The epic fight between a literal good and a literal evil for the soul of a young man set within the biased context of Oliver Stone’s version of Vietnam transcends the director’s biases. “Platoon” isn’t about the Vietnam War, it’s about a rite of passage into manhood through a choice for personal salvation. And in the end, the prophecy is proven correct. Chris only killed Barnes’ body, but his spirit lives on in the form of a tank carrying the kind of soldiers would fly the swastika.
On a pure storytelling level, Stone’s pacing is exceptional, the individual battle scenes are all memorably staged, and the tension that builds throughout is perfectly calibrated. Even better are the three central performances, but there’s not a single false note among the many familiar faces in the supporting cast (Johnny Depp, Kevin Dillon, Forest Whitaker, John C. McGinley). A real standout, though, is the great Keith David as King, a world-wise, charismatic grunt with a beautiful singing voice, a way with words (even if he can’t spell), and a personal code that’s hard to nail down, though you know you definitely want him on your side.

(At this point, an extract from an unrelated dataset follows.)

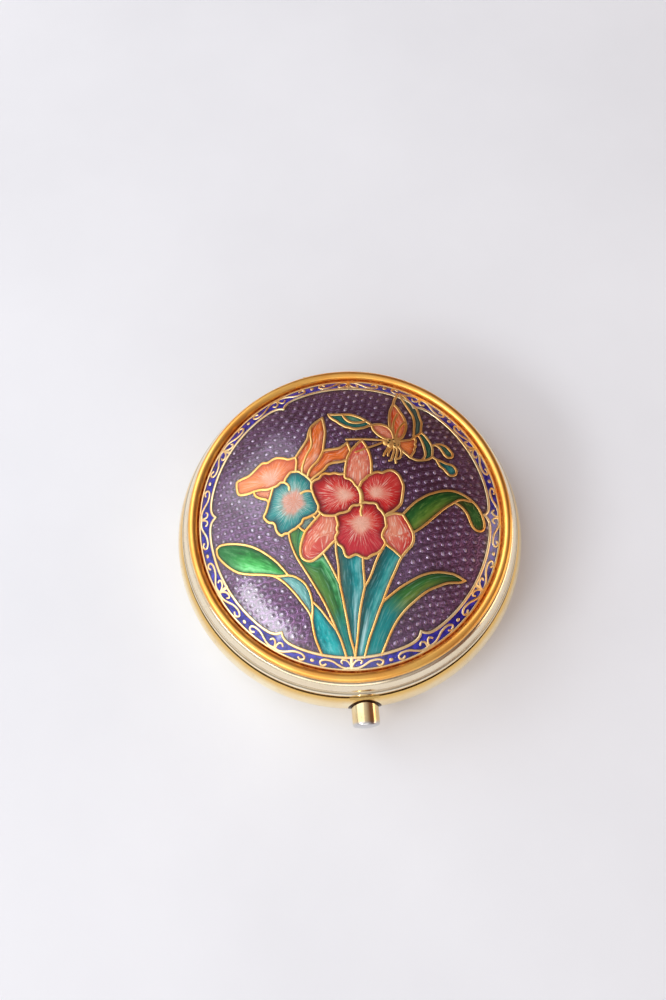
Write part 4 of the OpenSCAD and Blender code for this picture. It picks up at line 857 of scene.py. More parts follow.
class Paint:
    """Short calls for one node material on a Principled shader."""

    def __init__(self, name, **constants):
        self.material = bpy.data.materials.new(name)
        self.material.use_nodes = True
        self.tree = self.material.node_tree
        self.tree.nodes.clear()
        output = self.tree.nodes.new("ShaderNodeOutputMaterial")
        self.shader = self.tree.nodes.new("ShaderNodeBsdfPrincipled")
        self.tree.links.new(self.shader.outputs[0], output.inputs[0])
        for key, value in constants.items():
            self.shader.inputs[key.replace("_", " ")].default_value = value
        metres = self.node("ShaderNodeTexCoord").outputs["Object"]
        millimetres = self.node("ShaderNodeVectorMath", [metres], operation="SCALE")
        millimetres.inputs["Scale"].default_value = 1 / MM
        self.place = millimetres.outputs[0]

    def feed(self, socket, value):
        """Links a node's output to a socket, or sets the socket's own value."""
        if isinstance(value, bpy.types.NodeSocket):
            self.tree.links.new(value, socket)
        else:
            socket.default_value = value

    def node(self, kind, values=(), **settings):
        """A new node with values for its first inputs."""
        made = self.tree.nodes.new(kind)
        for key, value in settings.items():
            setattr(made, key, value)
        for number, value in enumerate(values):
            self.feed(made.inputs[number], value)
        return made

    def value(self, name):
        """One of the mesh's float attributes."""
        return self.node("ShaderNodeAttribute", attribute_name=name).outputs["Fac"]

    def math(self, operation, *values):
        return self.node("ShaderNodeMath", values, operation=operation).outputs[0]

    def stir(self, noise, amount, value):
        """The value, moved up and down by a noise."""
        return self.math("MULTIPLY_ADD", self.math("SUBTRACT", noise, 0.5), amount, value)

    def vector(self, x, y, z):
        return self.node("ShaderNodeCombineXYZ", [x, y, z]).outputs[0]

    def stretch(self, x, y, z):
        """The place in the object, scaled differently along each axis."""
        return self.node("ShaderNodeVectorMath", [self.place, (x, y, z)], operation="MULTIPLY").outputs[0]

    def noise(self, scale, detail, vector=None, roughness=0.55):
        made = self.node("ShaderNodeTexNoise")
        self.feed(made.inputs["Vector"], vector or self.place)
        made.inputs["Scale"].default_value = scale
        made.inputs["Detail"].default_value = detail
        made.inputs["Roughness"].default_value = roughness
        return made.outputs["Fac"]

    def specks(self, scale):
        """Distance to scattered points, 0 at each."""
        made = self.node("ShaderNodeTexVoronoi", [self.place])
        made.inputs["Scale"].default_value = scale
        return made.outputs["Distance"]

    def ramp(self, factor, stops):
        """Colours or numbers at places between 0 and 1."""
        made = self.node("ShaderNodeValToRGB", [factor])
        elements = made.color_ramp.elements
        while len(elements) < len(stops):
            elements.new(1)
        for element, (place, colour) in zip(elements, stops):
            element.position = place
            element.color = colour if isinstance(colour, tuple) else (colour, colour, colour, 1)
        return made.outputs["Color"]

    def mix(self, factor, first, second):
        """From the first colour to the second as the factor grows."""
        made = self.node("ShaderNodeMix", data_type="RGBA")
        self.feed(made.inputs[0], factor)
        self.feed(made.inputs[6], first)
        self.feed(made.inputs[7], second)
        return made.outputs[2]

    def bump(self, height, strength, depth, under=None):
        """A surface normal from heights; depth is in millimetres."""
        made = self.node("ShaderNodeBump")
        made.inputs["Strength"].default_value = strength
        made.inputs["Distance"].default_value = depth * MM
        self.feed(made.inputs["Height"], height)
        if under is not None:
            self.feed(made.inputs["Normal"], under)
        return made.outputs["Normal"]

    def done(self, **links):
        """The finished material, with values for the shader's inputs by name."""
        for key, value in links.items():
            self.feed(self.shader.inputs[key.replace("_", " ")], value)
        return self.material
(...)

“Platoon” is also the film that gave Capt. Dale Dye his start, and with a single line of dialogue about making sure those who commit war crimes are punished, the retired Marine Captain turned technical advisor not only moves the plot and characters to the final breaking point, he reminds us of the unshakable honor that has always guided the real-world men and women who protect this country. He is our Elias to Stone’s talented but damaged Barnes.